Plan C was making the best of a terrible situation, and doing a pretty good job of it. Plan D is taking accurate stock of where we are and trying to clear the books to become vital again as soon as possible. The crazy thing is I was really enjoying this Plan C borderline-playoff version of the Lakers, before the whole team went down with injuries and the Lakers had to run out a D-League team. Plan ‘D’, indeed.
Trading Pau to get some young talent is acceptable. But trading Pau to save 20 million is not a smart business move. Lakers as a team has brand value. You don’t give Pau away to save 20 million, and then allienate possibly the largest spanish speaking basketball fan base for your team.
I mostly agree with lil Pau, except Plan C was “Hope Howard stays anyway.” He didn’t, so this year started on Plan D and if they do move Pau, we are officially on Plan E: try to get a higher pick.
As I said via email when Kobe went down with the team at 12-13, I saw little long-term upside to bringing him back. If the people who saw the team as a “fun” 45-win band of overachievers headed for a 7 or 8 seed were right, then bringing him back to take away playing time from guys who had gotten the team into the playoff race wouldn’t be a great idea. If the team hit the wall, and the people who saw the team as a 34-win low lottery pick team were right, then bringing him back and maybe seeing the team win a couple of games that they would not have won without him wouldn’t be a great idea. I think some people, including maybe the FO, think the team’s true level absent injuries is the former, even now.

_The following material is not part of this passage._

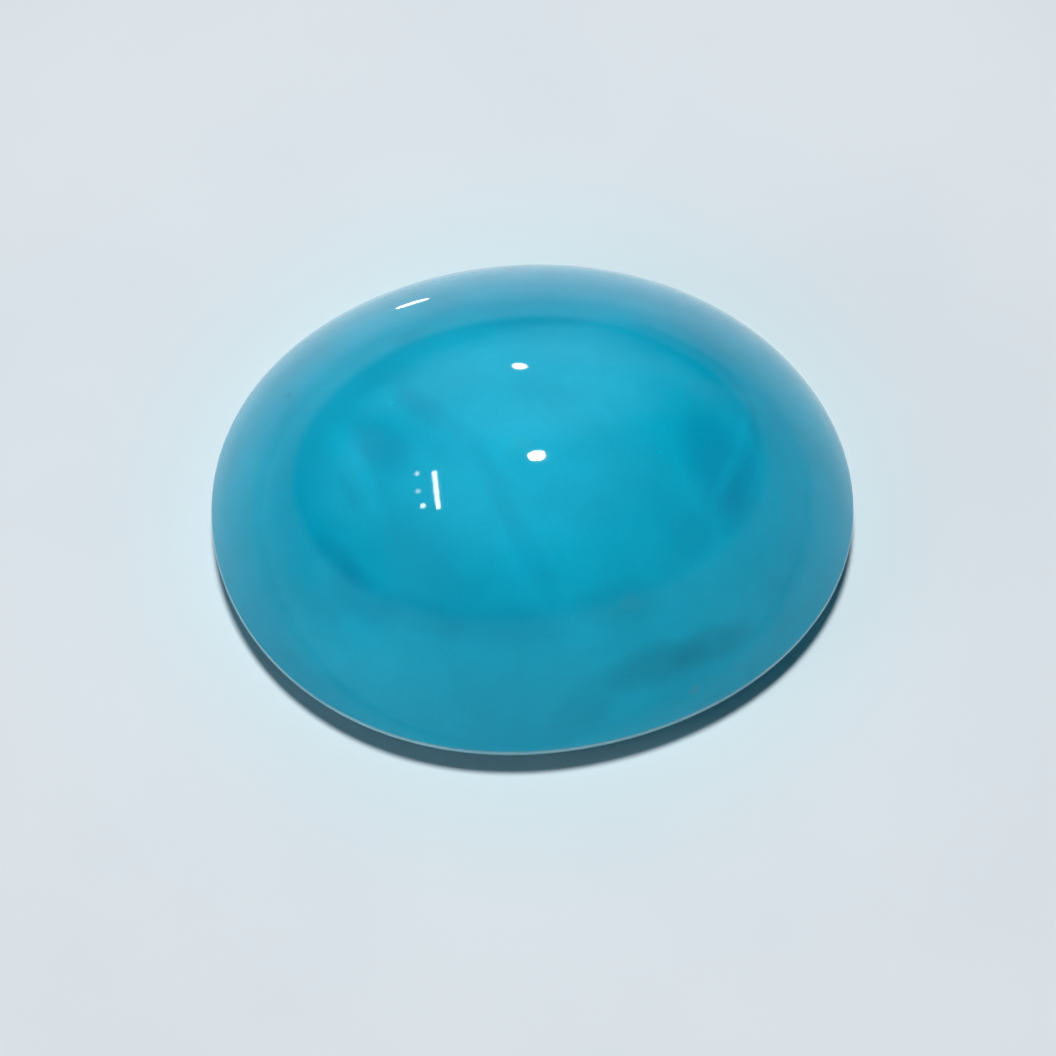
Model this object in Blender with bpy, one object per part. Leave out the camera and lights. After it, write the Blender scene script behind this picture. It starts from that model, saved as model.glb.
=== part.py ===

But either way, if they basically dump Pau’s salary for tax relief and a 2nd-rounder, than that is a clear signal that they are not trying to make postseason, which would seem to encourage Kobe sitting out the year. That noted, with his extension, you could also argue that they need to get him back in there so he can work on his role and his timing etc.
In any case, I expect that he will take plenty of time getting back and ease into it more this go-round, but we will see him out there again before the season is over.
J C says
I’ve been a Laker fan since the late 60’s but I’m still fairly new to FB&G.
Just wanna go on record and say that this site is by far the best of its kind.
The posts & comments here are consistently thought-provoking, sophisticated, and entertaining.
Checking in several times daily has now become part of my day.
Thanks to Darius and all of you here for enhancing my personal Laker experience!
Thanks for the feedback above. I know you all are right it’s just hard to swallow. If they get some player value for Pau ok but if it’s just a money move it’s tough to take.
Lil pau says
Under the new CBA, money move equals value.
I am opposed to trading Gasol to save 20 million and net only a 2nd round pick. I don’t care how deep this draft is supposed to be there are too many misses on 2nd round draft picks. Let’s review the list I posted a few days ago about the Lakers history of draft picks since 2000:
NAME YEAR PICK
Mark Madsen 2000 29th
Chris Jeffries 2002 27th
Brian Cook 2003 24th
Luke Walton 32nd
Sasha Vujacic 2004 27th
Marcus Douthit 56th
Andrew Bynum 2005 10th
Ronny Turiaf 37th
Von Wafer 39th
Jordan Farmar 2006 26th
Cheikh Samb 51st
Javaris Crittendon 2007 19th
Sun Yue 40th
Marc Gasol 48th
Joe Crawford 2008 58th
Toney Douglas 2009 29th
Patrick Beverley 42nd
Chinemelu Elonu 59th
Devin Ebanks 2010 43rd
Derrick Caracter 58th
Darius Morris 2011 41st
Andrew Goudelock 46th
Chuckwudiebere Maduabum 56th
Ater Majok 58th
Robert Sacre 2012 60th
Ryan Kelly 2013 48th
Pau should stay for the remainder of this season, and if he is not amenable to a reduced salary, let him walk this summer. Or just maybe he’ll post good stats this year and another team can be bated into taking him for assets. At this juncture, the Lakers need assets and not cash, as they have plenty of one but meager moveable player’s.
Why not trade or cut Steve Nash, that move alone should get the Lakers under the tax barrier.
Pau plus Kobe will net a reinstatement of national games; neither Pau alone nor Kobe alone (due to injuries) will warrant such an addition.
@5D2 valid points.
@KO, I’d pay a reduced price to see Lakers games with that lineup on the floor. Once again I’d pay Yugo prices and not top of the line Mercedes Benz prices for those games or merchandise. In marketing, negative WOM (word of mouth) is the thing that a brand avoids at all costs, because a brand manager knows that it is easier to retain a customer than it is to bring one back to the brand/product. If the Lakers think the Hollywood crowd will continue to pay for that product then it will definitely be sad to see the crowd that Jerry Buss coveted jump down the hall to the Clippers. Those Hollywood Night jerseys would become laughing stock.
In regards to Kobe shutting it down for the year. You don’t know Kobe if you think he’ll not play for any reason other than health. Besides @Robert, et.al., will not survive a full season with out Kobe Alerts!
While it may be true that the Lakers had plans, A, B, C, D and even E in place, quality management are able to make adjustments on the fly.
Now that’s the Good, the Bad and the Ugly of the once Magnificent Lakers. (Sorry for the reference but at present I’m watching these Westerns.)
Craig W. says
The value of getting under the Luxury cap this year and next – as opposed to next year and the following year – may very well move forward the day we can compete for a championship more than one year, i.e. the free agents between now and 2016 will be more available to us and desiring to make LA their destination of choice. If there is no other reason to move Pau, this may still qualify as a sound business decision. Of course, we must be able to use this fact to garner those free agents – that is what a lot of this site is discussing now.